Object data in JSON
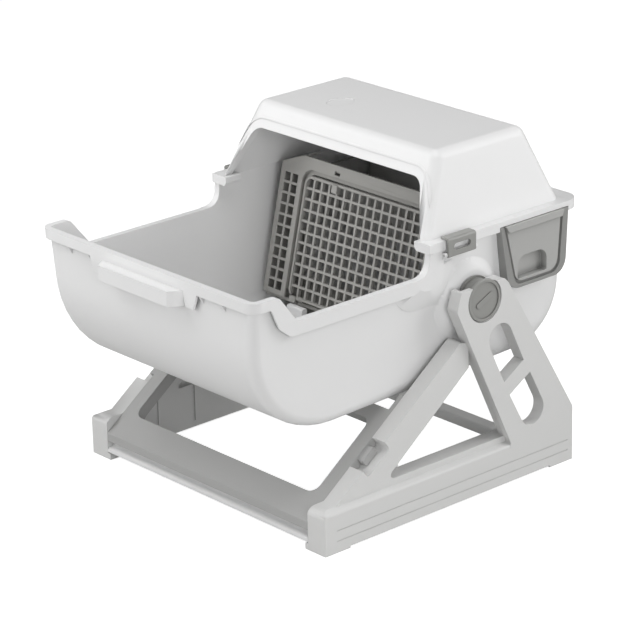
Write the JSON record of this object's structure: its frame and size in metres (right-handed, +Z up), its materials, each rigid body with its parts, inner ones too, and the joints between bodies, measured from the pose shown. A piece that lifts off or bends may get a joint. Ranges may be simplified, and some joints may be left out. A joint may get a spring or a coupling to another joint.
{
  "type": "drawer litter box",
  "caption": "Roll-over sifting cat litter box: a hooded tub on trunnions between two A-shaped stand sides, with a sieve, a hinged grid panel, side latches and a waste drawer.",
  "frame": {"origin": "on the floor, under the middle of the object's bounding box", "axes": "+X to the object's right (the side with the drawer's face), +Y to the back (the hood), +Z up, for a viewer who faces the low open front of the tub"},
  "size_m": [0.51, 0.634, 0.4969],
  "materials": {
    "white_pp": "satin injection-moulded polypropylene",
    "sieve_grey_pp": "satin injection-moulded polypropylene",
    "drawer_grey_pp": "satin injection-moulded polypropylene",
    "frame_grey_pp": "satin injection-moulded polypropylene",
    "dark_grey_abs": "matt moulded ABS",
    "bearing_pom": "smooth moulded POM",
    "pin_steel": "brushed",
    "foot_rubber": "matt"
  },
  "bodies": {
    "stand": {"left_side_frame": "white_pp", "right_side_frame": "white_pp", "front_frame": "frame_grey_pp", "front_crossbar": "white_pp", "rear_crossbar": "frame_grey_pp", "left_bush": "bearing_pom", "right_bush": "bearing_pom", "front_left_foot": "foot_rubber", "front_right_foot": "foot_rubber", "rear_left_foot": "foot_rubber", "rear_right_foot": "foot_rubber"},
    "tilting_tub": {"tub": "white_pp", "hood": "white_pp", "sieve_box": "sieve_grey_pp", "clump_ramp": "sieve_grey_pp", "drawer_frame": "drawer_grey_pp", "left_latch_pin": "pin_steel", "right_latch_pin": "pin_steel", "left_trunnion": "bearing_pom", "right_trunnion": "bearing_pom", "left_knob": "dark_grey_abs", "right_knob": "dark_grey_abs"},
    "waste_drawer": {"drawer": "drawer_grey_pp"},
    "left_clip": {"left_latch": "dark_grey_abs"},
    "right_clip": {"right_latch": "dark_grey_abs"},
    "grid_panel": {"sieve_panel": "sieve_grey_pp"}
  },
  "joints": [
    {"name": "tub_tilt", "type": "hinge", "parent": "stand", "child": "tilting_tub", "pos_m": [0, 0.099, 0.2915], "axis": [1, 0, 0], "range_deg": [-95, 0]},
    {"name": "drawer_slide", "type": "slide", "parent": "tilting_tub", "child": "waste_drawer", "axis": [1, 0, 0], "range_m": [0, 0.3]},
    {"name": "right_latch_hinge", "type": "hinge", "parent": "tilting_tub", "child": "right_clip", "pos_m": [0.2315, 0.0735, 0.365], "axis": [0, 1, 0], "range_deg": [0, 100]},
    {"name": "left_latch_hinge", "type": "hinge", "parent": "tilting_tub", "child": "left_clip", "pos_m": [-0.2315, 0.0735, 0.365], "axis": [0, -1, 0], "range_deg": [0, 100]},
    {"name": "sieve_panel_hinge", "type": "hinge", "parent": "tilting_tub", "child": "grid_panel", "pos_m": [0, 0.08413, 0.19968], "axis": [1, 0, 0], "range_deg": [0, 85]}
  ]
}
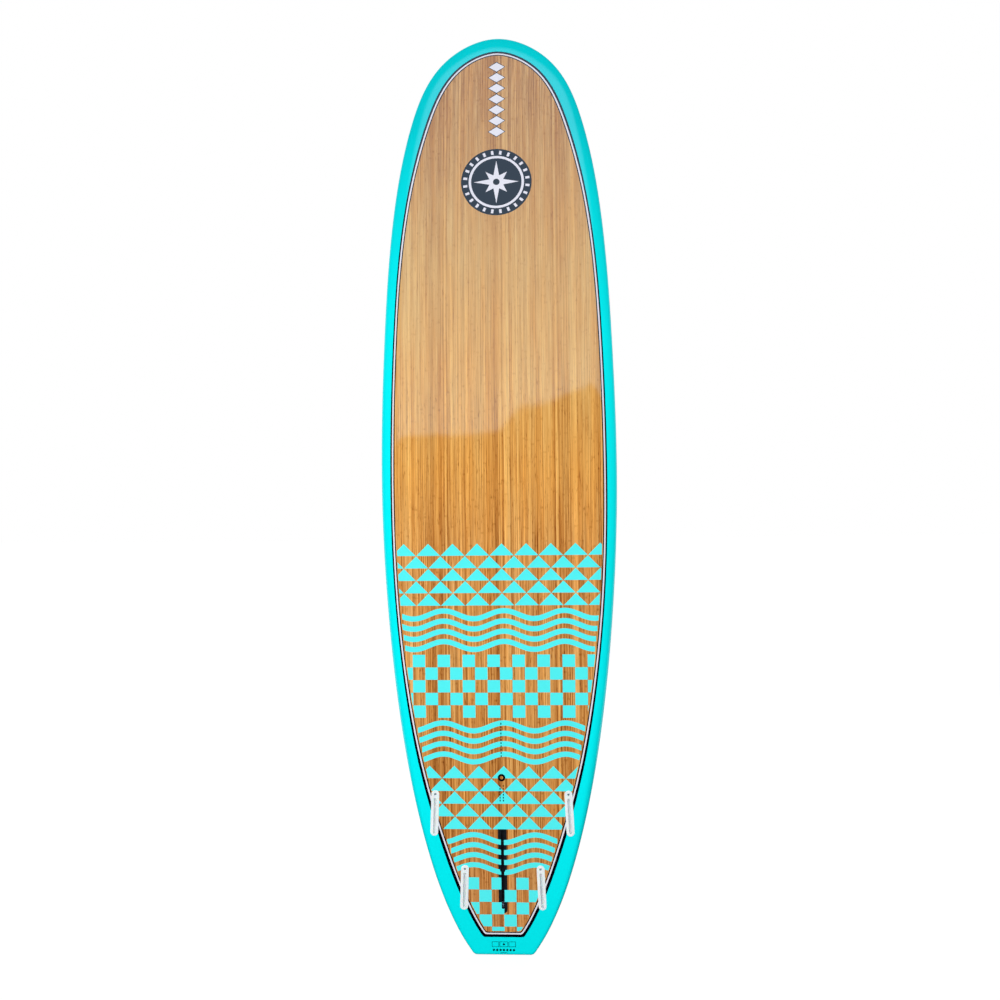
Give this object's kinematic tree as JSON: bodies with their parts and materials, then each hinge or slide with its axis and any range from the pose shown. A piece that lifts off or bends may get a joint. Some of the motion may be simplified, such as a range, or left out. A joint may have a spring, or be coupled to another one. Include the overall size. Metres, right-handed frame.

Exercise prompt: Extract the full listing above without altering anything.

Result for this exercise:
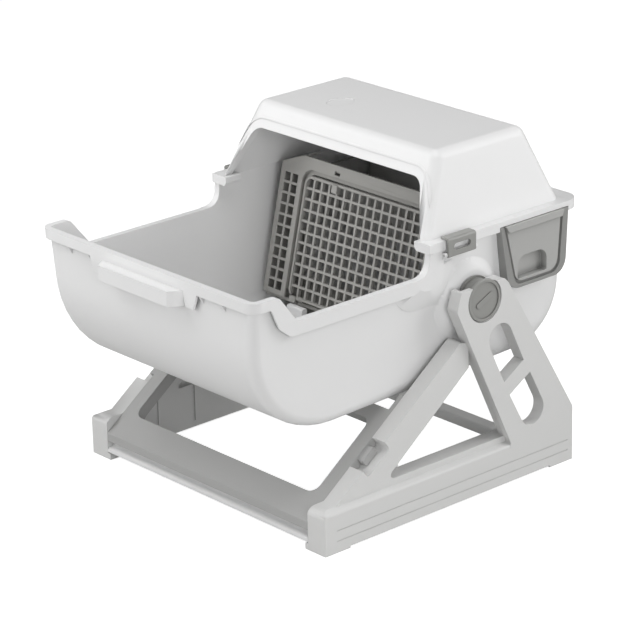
Write the JSON record of this object's structure: its frame and size in metres (right-handed, +Z up), its materials, each rigid body with its parts, inner ones too, and the joints between bodies, measured from the pose shown. A piece that lifts off or bends may get a joint. Ranges may be simplified, and some joints may be left out. A joint may get a spring or a coupling to another joint.
{
  "type": "drawer litter box",
  "caption": "Roll-over sifting cat litter box: a hooded tub on trunnions between two A-shaped stand sides, with a sieve, a hinged grid panel, side latches and a waste drawer.",
  "frame": {"origin": "on the floor, under the middle of the object's bounding box", "axes": "+X to the object's right (the side with the drawer's face), +Y to the back (the hood), +Z up, for a viewer who faces the low open front of the tub"},
  "size_m": [0.51, 0.634, 0.4969],
  "materials": {
    "white_pp": "satin injection-moulded polypropylene",
    "sieve_grey_pp": "satin injection-moulded polypropylene",
    "drawer_grey_pp": "satin injection-moulded polypropylene",
    "frame_grey_pp": "satin injection-moulded polypropylene",
    "dark_grey_abs": "matt moulded ABS",
    "bearing_pom": "smooth moulded POM",
    "pin_steel": "brushed",
    "foot_rubber": "matt"
  },
  "bodies": {
    "stand": {"left_side_frame": "white_pp", "right_side_frame": "white_pp", "front_frame": "frame_grey_pp", "front_crossbar": "white_pp", "rear_crossbar": "frame_grey_pp", "left_bush": "bearing_pom", "right_bush": "bearing_pom", "front_left_foot": "foot_rubber", "front_right_foot": "foot_rubber", "rear_left_foot": "foot_rubber", "rear_right_foot": "foot_rubber"},
    "tilting_tub": {"tub": "white_pp", "hood": "white_pp", "sieve_box": "sieve_grey_pp", "clump_ramp": "sieve_grey_pp", "drawer_frame": "drawer_grey_pp", "left_latch_pin": "pin_steel", "right_latch_pin": "pin_steel", "left_trunnion": "bearing_pom", "right_trunnion": "bearing_pom", "left_knob": "dark_grey_abs", "right_knob": "dark_grey_abs"},
    "waste_drawer": {"drawer": "drawer_grey_pp"},
    "left_clip": {"left_latch": "dark_grey_abs"},
    "right_clip": {"right_latch": "dark_grey_abs"},
    "grid_panel": {"sieve_panel": "sieve_grey_pp"}
  },
  "joints": [
    {"name": "tub_tilt", "type": "hinge", "parent": "stand", "child": "tilting_tub", "pos_m": [0, 0.099, 0.2915], "axis": [1, 0, 0], "range_deg": [-95, 0]},
    {"name": "drawer_slide", "type": "slide", "parent": "tilting_tub", "child": "waste_drawer", "axis": [1, 0, 0], "range_m": [0, 0.3]},
    {"name": "right_latch_hinge", "type": "hinge", "parent": "tilting_tub", "child": "right_clip", "pos_m": [0.2315, 0.0735, 0.365], "axis": [0, 1, 0], "range_deg": [0, 100]},
    {"name": "left_latch_hinge", "type": "hinge", "parent": "tilting_tub", "child": "left_clip", "pos_m": [-0.2315, 0.0735, 0.365], "axis": [0, -1, 0], "range_deg": [0, 100]},
    {"name": "sieve_panel_hinge", "type": "hinge", "parent": "tilting_tub", "child": "grid_panel", "pos_m": [0, 0.08413, 0.19968], "axis": [1, 0, 0], "range_deg": [0, 85]}
  ]
}
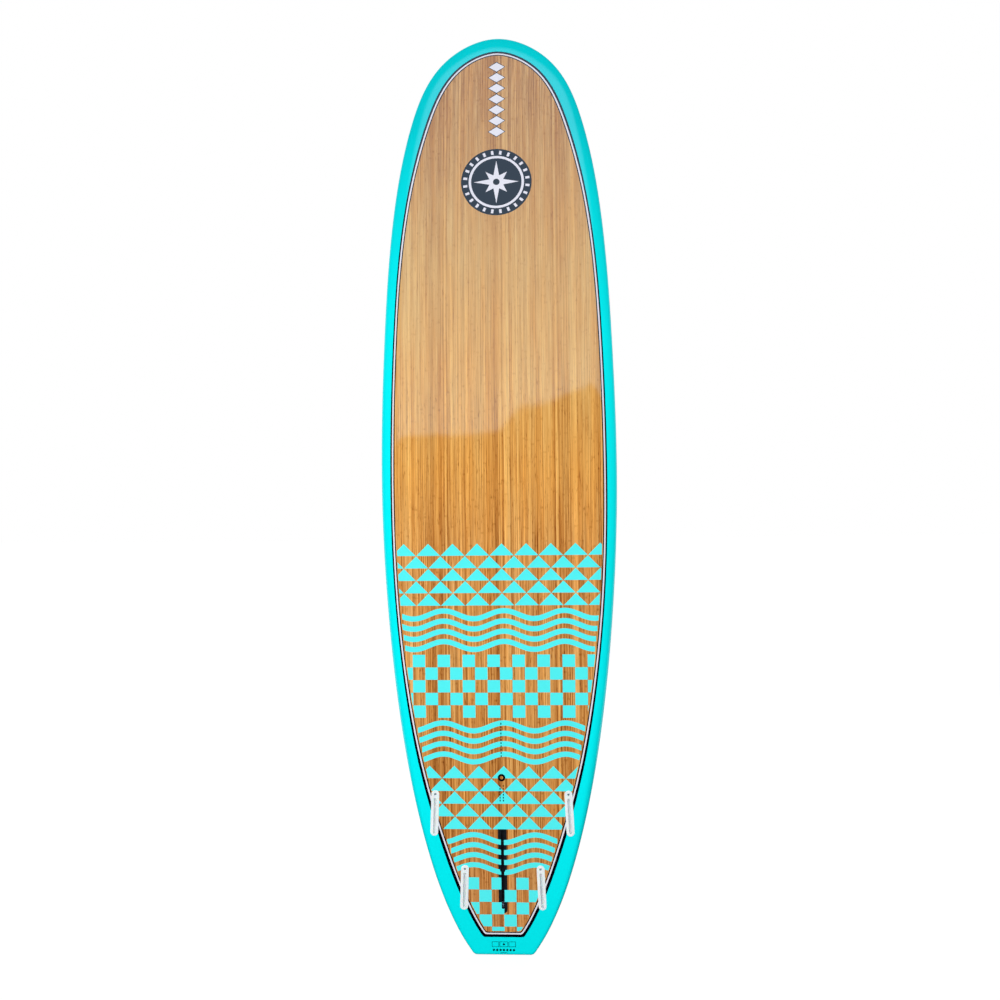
Give this object's kinematic tree as JSON: bodies with their parts and materials, then each hinge or slide with its axis and any range from the pose shown. A piece that lifts off or bends may get a joint. Some of the motion may be simplified, such as a range, or left out. A joint may have a spring, or be coupled to another one. Include the overall size. Metres, right-handed frame.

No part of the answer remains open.